== Work instructions ==
Copy out all of the material, matching it word for word.

== Recorded data ==
** Start **
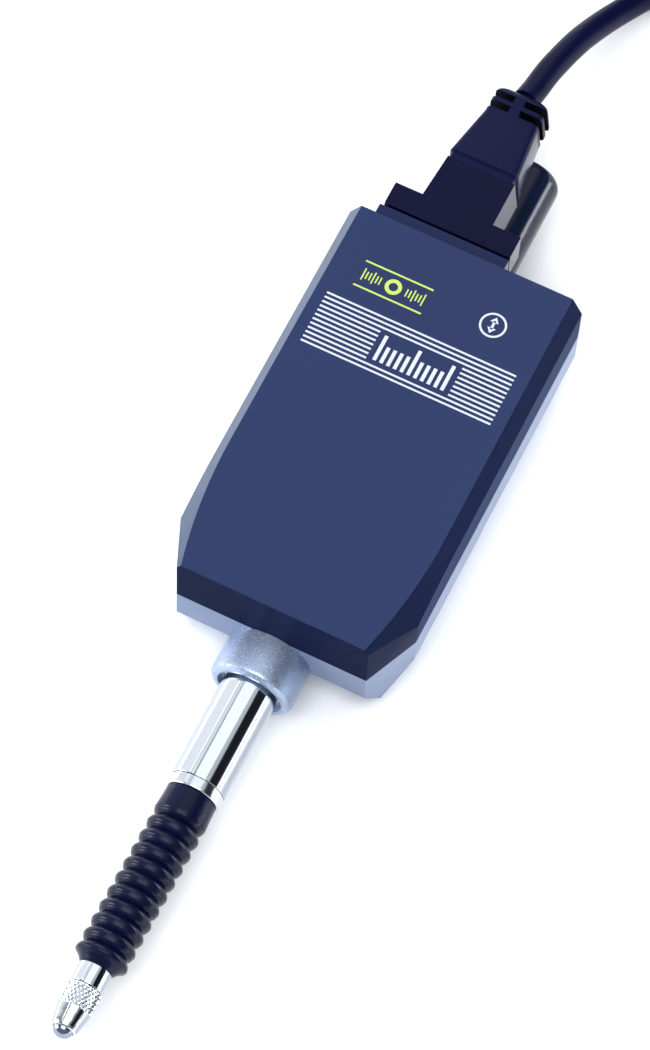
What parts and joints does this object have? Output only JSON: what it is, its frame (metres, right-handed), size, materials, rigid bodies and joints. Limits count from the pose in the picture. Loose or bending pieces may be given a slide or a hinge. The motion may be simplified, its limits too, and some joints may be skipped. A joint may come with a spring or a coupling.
{
  "type": "linear gauge",
  "caption": "Sealed linear gauge head: clamping stem with a spring-loaded plunger under a rubber bellows, flat two-part body, rear plunger cap, angled-face screwed plug and coiled cable.",
  "frame": {"origin": "on the stem axis at the end face of the stem boss", "axes": "+Y along the spindle towards the rear, so the contact tip points to -Y and the spindle is pushed in along +Y; +Z out of the printed cover; the flat back faces -Z; +X to the right when the cover is seen with the tip down"},
  "size_m": [0.0532, 0.2439, 0.0232],
  "materials": {
    "housing_paint": "smooth satin pale blue-grey paint on die-cast alloy; the stem boss is bead-blasted bare metal",
    "cover_paint": "satin navy paint with plain white stripes and a yellow-green scale mark",
    "black_rubber": "matte black rubber",
    "screw_steel": "plain machined steel",
    "polished_steel": "ground and polished hardened steel",
    "satin_ring": "turned satin steel ring",
    "bearing_steel": "ground bearing steel",
    "brass": "turned brass",
    "bellows_rubber": "near-black navy rubber with soft sheen",
    "contact_chrome": "chromed steel, diamond knurl and smooth cone",
    "carbide": "polished carbide ball",
    "bare_aluminium": "milled aluminium",
    "scale_glass": "glass scale strip with fine graduations",
    "spring_steel": "bright drawn spring wire",
    "black_plastic": "near-black moulded plastic with soft gloss",
    "board_green": "green solder mask",
    "ceramic_white": "white ceramic substrate",
    "chip_black": "black moulded chip packages",
    "flex_amber": "amber polyimide film",
    "navy_plastic": "near-black navy moulded plastic",
    "gold_contact": "gold-plated contacts",
    "overmold_rubber": "near-black navy moulded rubber",
    "cable_jacket": "near-black smooth cable jacket",
    "tie_plastic": "black hook-and-loop cable tie"
  },
  "bodies": {
    "housing": {"lower_housing": "housing_paint", "top_cover": "cover_paint", "cover_gasket": "black_rubber", "cover_screws": "screw_steel", "stem": "polished_steel", "stem_nut": "screw_steel", "stem_end_ring": "satin_ring", "bearing_sleeve": "bearing_steel", "extension_bumper": "black_rubber", "bellows": "bellows_rubber", "guide_rail": "bearing_steel", "return_spring": "spring_steel", "rear_bush": "brass", "spindle_cap": "black_plastic", "cap_o_ring": "black_rubber", "sensor_board": "board_green", "read_head": "ceramic_white", "board_chips": "chip_black", "board_screws": "screw_steel", "flex_strip": "flex_amber", "connector_socket": "navy_plastic", "socket_pins": "gold_contact", "connector_gasket": "black_rubber", "plug_body": "navy_plastic", "plug_screws": "screw_steel", "plug_overmold": "overmold_rubber", "cable": "cable_jacket", "cable_coil": "cable_jacket", "cable_tail": "cable_jacket", "coil_tie": "tie_plastic", "far_plug_boot": "overmold_rubber", "far_plug": "black_plastic", "far_plug_contacts": "gold_contact"},
    "spindle": {"spindle": "polished_steel", "contact_point": "contact_chrome", "contact_ball": "carbide", "stop_collar": "screw_steel", "scale_carrier": "bare_aluminium", "carrier_screws": "screw_steel", "encoder_scale": "scale_glass"},
    "ball_cage": {"ball_cage": "brass", "bearing_balls": "bearing_steel"}
  },
  "joints": [
    {"name": "spindle_slide", "type": "slide", "parent": "housing", "child": "spindle", "axis": [0, 1, 0], "range_m": [0, 0.0127], "stiffness_N_per_m": 40, "springref_m": -0.03, "deforming": ["bellows", "return_spring"]},
    {"name": "cage_slide", "type": "slide", "parent": "housing", "child": "ball_cage", "axis": [0, 1, 0], "range_m": [0, 0.00635]}
  ],
  "couplings": [
    {"joint": "cage_slide", "follows": "spindle_slide", "ratio": 0.5}
  ]
}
** End **
== Worked solution ==
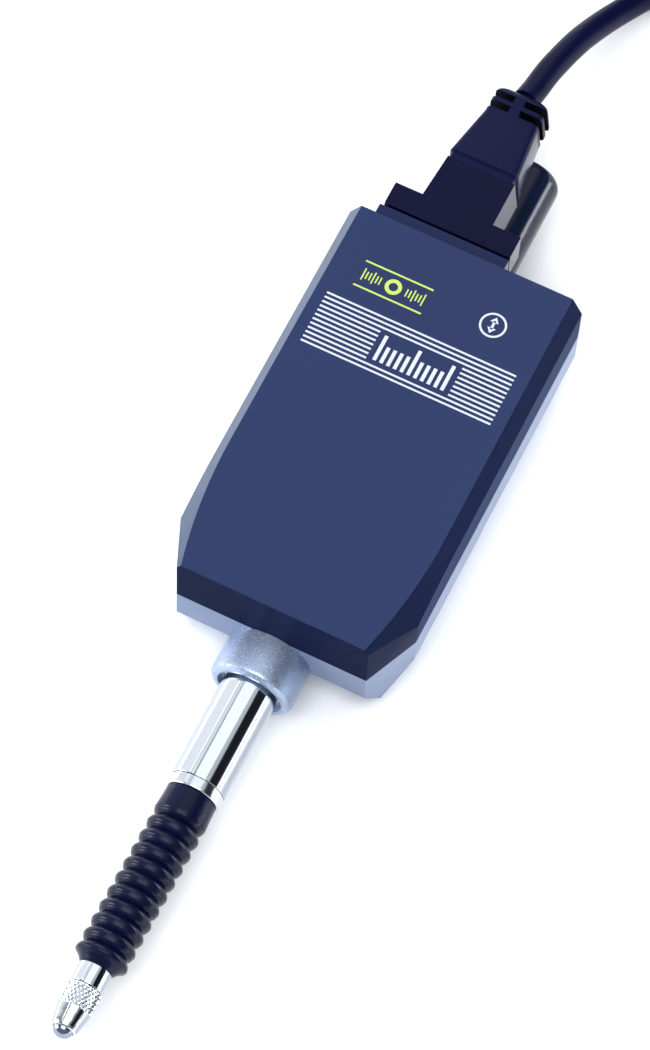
What parts and joints does this object have? Output only JSON: what it is, its frame (metres, right-handed), size, materials, rigid bodies and joints. Limits count from the pose in the picture. Loose or bending pieces may be given a slide or a hinge. The motion may be simplified, its limits too, and some joints may be skipped. A joint may come with a spring or a coupling.
{
  "type": "linear gauge",
  "caption": "Sealed linear gauge head: clamping stem with a spring-loaded plunger under a rubber bellows, flat two-part body, rear plunger cap, angled-face screwed plug and coiled cable.",
  "frame": {"origin": "on the stem axis at the end face of the stem boss", "axes": "+Y along the spindle towards the rear, so the contact tip points to -Y and the spindle is pushed in along +Y; +Z out of the printed cover; the flat back faces -Z; +X to the right when the cover is seen with the tip down"},
  "size_m": [0.0532, 0.2439, 0.0232],
  "materials": {
    "housing_paint": "smooth satin pale blue-grey paint on die-cast alloy; the stem boss is bead-blasted bare metal",
    "cover_paint": "satin navy paint with plain white stripes and a yellow-green scale mark",
    "black_rubber": "matte black rubber",
    "screw_steel": "plain machined steel",
    "polished_steel": "ground and polished hardened steel",
    "satin_ring": "turned satin steel ring",
    "bearing_steel": "ground bearing steel",
    "brass": "turned brass",
    "bellows_rubber": "near-black navy rubber with soft sheen",
    "contact_chrome": "chromed steel, diamond knurl and smooth cone",
    "carbide": "polished carbide ball",
    "bare_aluminium": "milled aluminium",
    "scale_glass": "glass scale strip with fine graduations",
    "spring_steel": "bright drawn spring wire",
    "black_plastic": "near-black moulded plastic with soft gloss",
    "board_green": "green solder mask",
    "ceramic_white": "white ceramic substrate",
    "chip_black": "black moulded chip packages",
    "flex_amber": "amber polyimide film",
    "navy_plastic": "near-black navy moulded plastic",
    "gold_contact": "gold-plated contacts",
    "overmold_rubber": "near-black navy moulded rubber",
    "cable_jacket": "near-black smooth cable jacket",
    "tie_plastic": "black hook-and-loop cable tie"
  },
  "bodies": {
    "housing": {"lower_housing": "housing_paint", "top_cover": "cover_paint", "cover_gasket": "black_rubber", "cover_screws": "screw_steel", "stem": "polished_steel", "stem_nut": "screw_steel", "stem_end_ring": "satin_ring", "bearing_sleeve": "bearing_steel", "extension_bumper": "black_rubber", "bellows": "bellows_rubber", "guide_rail": "bearing_steel", "return_spring": "spring_steel", "rear_bush": "brass", "spindle_cap": "black_plastic", "cap_o_ring": "black_rubber", "sensor_board": "board_green", "read_head": "ceramic_white", "board_chips": "chip_black", "board_screws": "screw_steel", "flex_strip": "flex_amber", "connector_socket": "navy_plastic", "socket_pins": "gold_contact", "connector_gasket": "black_rubber", "plug_body": "navy_plastic", "plug_screws": "screw_steel", "plug_overmold": "overmold_rubber", "cable": "cable_jacket", "cable_coil": "cable_jacket", "cable_tail": "cable_jacket", "coil_tie": "tie_plastic", "far_plug_boot": "overmold_rubber", "far_plug": "black_plastic", "far_plug_contacts": "gold_contact"},
    "spindle": {"spindle": "polished_steel", "contact_point": "contact_chrome", "contact_ball": "carbide", "stop_collar": "screw_steel", "scale_carrier": "bare_aluminium", "carrier_screws": "screw_steel", "encoder_scale": "scale_glass"},
    "ball_cage": {"ball_cage": "brass", "bearing_balls": "bearing_steel"}
  },
  "joints": [
    {"name": "spindle_slide", "type": "slide", "parent": "housing", "child": "spindle", "axis": [0, 1, 0], "range_m": [0, 0.0127], "stiffness_N_per_m": 40, "springref_m": -0.03, "deforming": ["bellows", "return_spring"]},
    {"name": "cage_slide", "type": "slide", "parent": "housing", "child": "ball_cage", "axis": [0, 1, 0], "range_m": [0, 0.00635]}
  ],
  "couplings": [
    {"joint": "cage_slide", "follows": "spindle_slide", "ratio": 0.5}
  ]
}